Qui d’autre que Jean-Baptiste Carpeaux ?
La sollicitation de Carpeaux par la famille impériale, auprès de l’empereur mourant, témoigne de leur relation privilégiée depuis dix ans. Grâce à l’entremise du diplomate Eugène d’Halwin de Piennes, rencontré à Rome en 1859 (1825-1911, nommé en 1863 chambellan de l’impératrice Eugénie), et de la princesse Mathilde (dont il réalisa le buste en 1862), Carpeaux fut introduit dans l’entourage impérial. En 1864, il devint le professeur de dessin et de modelage du Prince impérial, et participa à sa première série à Compiègne en novembre, occasion propice à la prise de nombreux croquis du couple impérial et de leur fils. En 1865, il travailla à la commande d’une statue en pied du Prince impérial : en choisissant de représenter l’enfant avec son chien de compagnie Néro, l’artiste sut mettre en scène un instant tendre, dénué de pompe, qui remporta tous les suffrages, à la fois du couple impérial et du public. Le buste de l’impératrice Eugénie de 1866, dont le plâtre original est conservé à la National Gallery de Dublin, connut un accueil plus mitigé et ne séduisit pas totalement l’impératrice même (une version en plâtre patiné est conservée au musée des Beaux-arts de Valenciennes, ville natale de l’artiste
À travers de nombreuses commandes (le Triomphe de Flore pour une façade du Louvre, la Danse pour l’Opéra, la fontaine des Quatre Parties du monde ou fontaine de l’Observatoire…), Carpeaux sut influer un souffle de vie audacieux à la pierre comme au marbre et au bronze.

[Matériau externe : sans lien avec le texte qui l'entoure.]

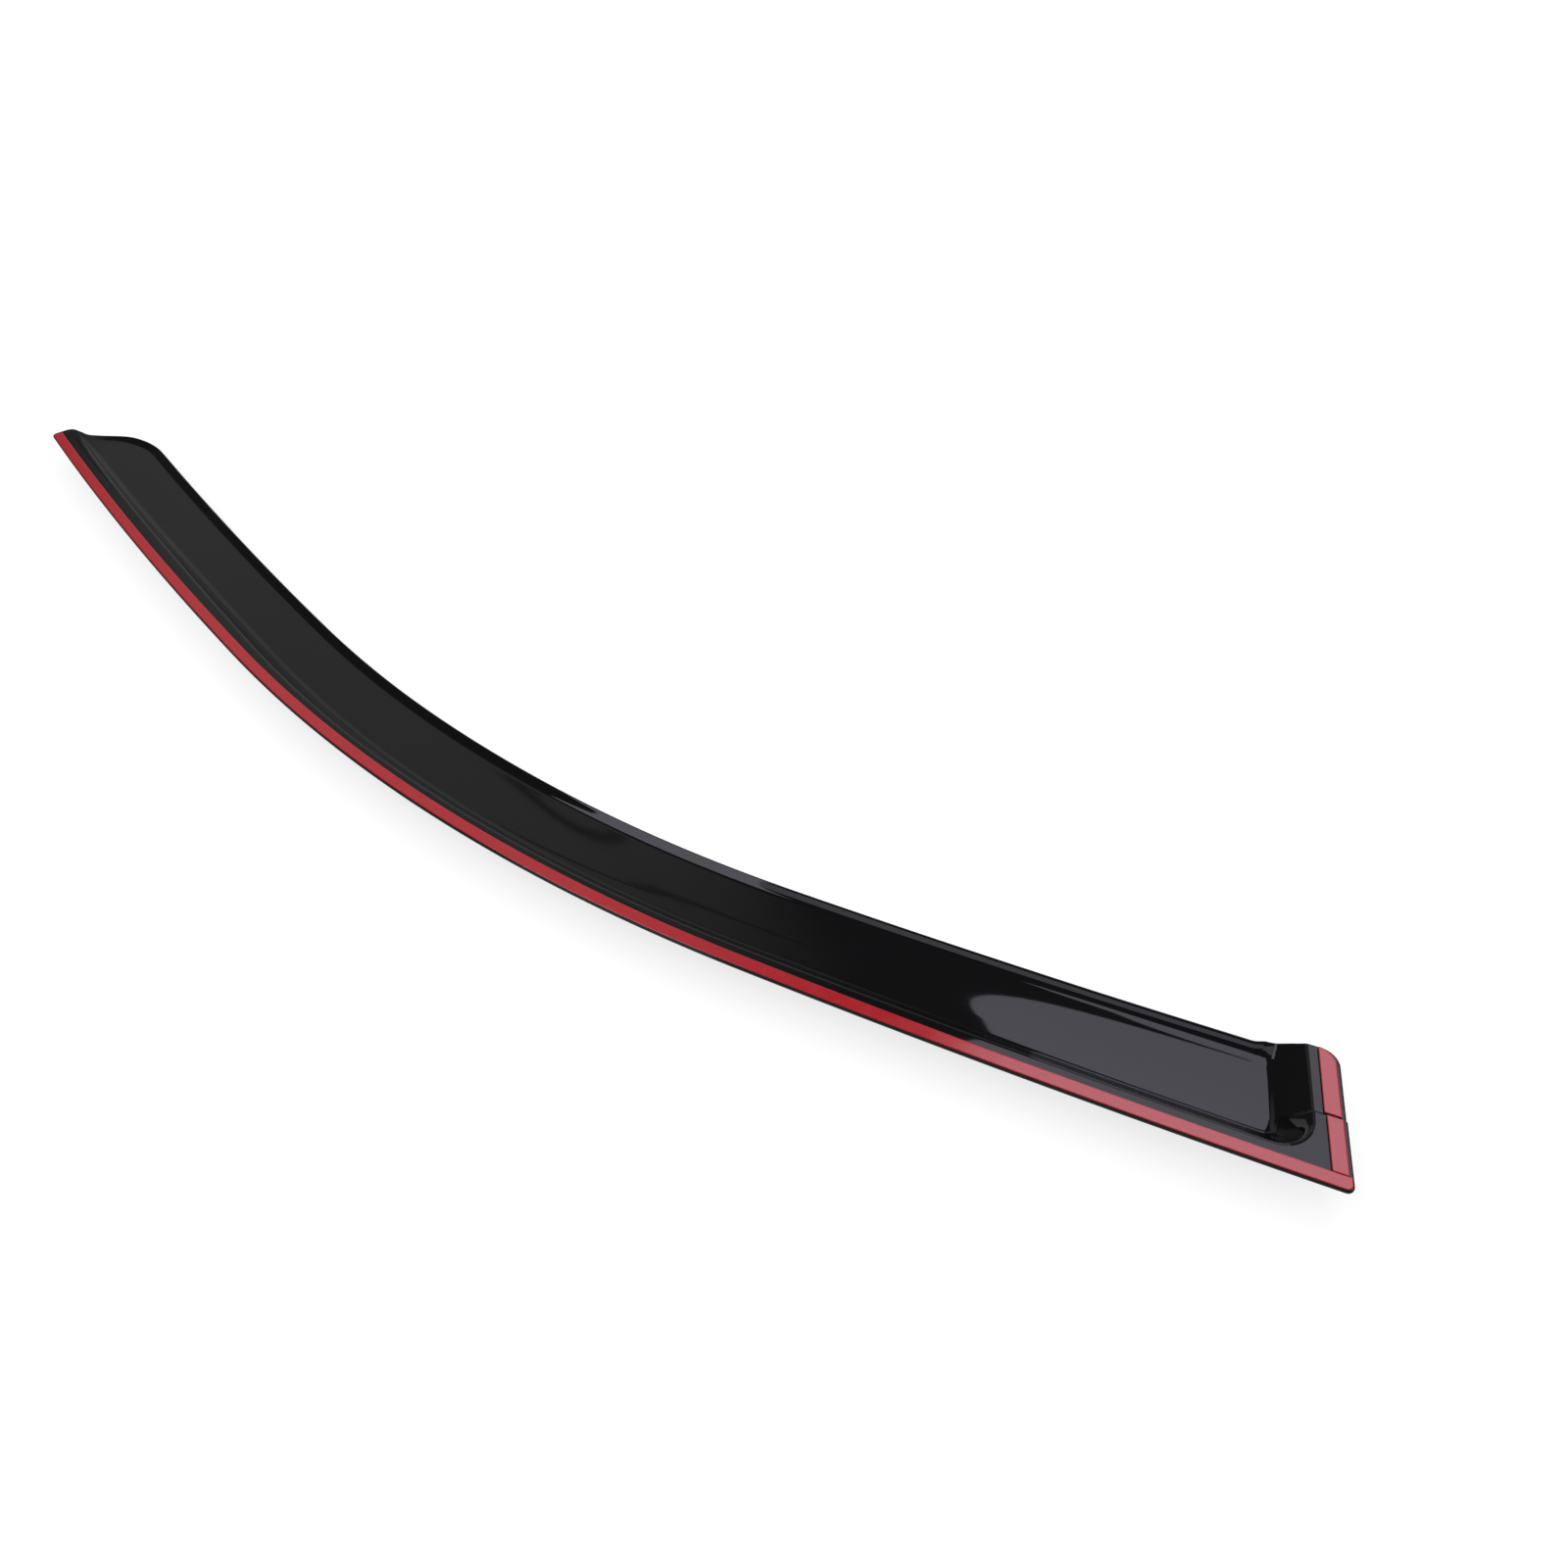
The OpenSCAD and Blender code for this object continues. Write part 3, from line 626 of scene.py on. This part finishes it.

La commande d’un buste de Napoléon III n’intervint qu’en 1871. L’empereur vivait alors en exil depuis mars 1871 en Angleterre, à Camden Place, Chislehurst. Également arrivé à Londres en mars en raison de la Commune parisienne, Carpeaux rendait visite à son ancien mécène. Rappelé en janvier 1873, Carpeaux arriva peu après la mort de l’Empereur et ne put prendre quelques derniers croquis de la dépouille impériale, la nuit, à la lueur de flambeaux tenus par des domestiques. Une version en plâtre patiné est conservé à Valenciennes.
Sur le côté droit (vue de face) du buste sont inscrits, sur trois lignes : « Chiselhurst [sic] / 13 janvier 1873 / JBte Carpeaux ». La date indique celle de la prise des croquis, le buste ayant été terminé en août 1874.
L’expression de la douleur
Les derniers mois de la vie de Napoléon III furent traversés par la douleur, il subit plusieurs interventions chirurgicales douloureuses visant à éliminer des calculs de la vessie. Carpeaux éclata les codes de dignité et d’autorité figées du buste à l’antique classique, pour révéler un Napoléon III dans toute son humanité d’homme souffrant : un buste nu sans accessoire, les chairs du visage affaissées, les sourcils froncés par une douloureuse inquiétude, le regard éprouvé. Un homme face à la souffrance et à la mort.
Est-ce parce qu’il était lui-même gravement malade que Carpeaux sut transcender son sujet ?
Certes, le sculpteur avait déjà travaillé l’expression de la souffrance, avec notamment une Mater dolorosa en 1870, (version acquise par le Clark Art Institute de Williamstown (Massachusetts, USA) en 2007 ; version en terre cuite au musée des Beaux-arts de Bordeaux, version en terre cuite à Valenciennes). Mais, alors que l’artiste travaillait au buste de Napoléon III, il se rapprochait de la fin de sa vie, souffrant terriblement d’un cancer de la vessie. En 1874, il réalisait ainsi plusieurs autoportraits, terribles échos de son propre crépuscule. Carpeaux mourut le 12 octobre 1875 à Courbevoie, hébergé dans un pavillon du château de Bécon par le prince George Babu Stirbei. Après avoir été déposée dans un caveau provisoire, sa dépouille fut finalement inhumée le 29 novembre au cimetière Saint-Roch de Valenciennes.
Un hommage plus important ?
Le musée municipal de Bucarest conserve une version de Napoléon III sur son lit de mort, qui, selon l’historienne Alison McQueen, pourrait être le témoignage de la volonté de Carpeaux de réaliser une œuvre plus importante, un mausolée à la mémoire de son bienfaiteur.
Irène Delage, 9 décembre 2022
Bibliographie
• Empress Eugénie and the Arts. Politics and Visual Culture in the Nineteenth Century, by Alison McQueen, Farnham, Ashgate, 2011, 348 p.
• The Empress Eugénie in England. Art, Architecture, Collecting, by Anthony Geraghty, London, The Burlington Press, 2022, 271 p.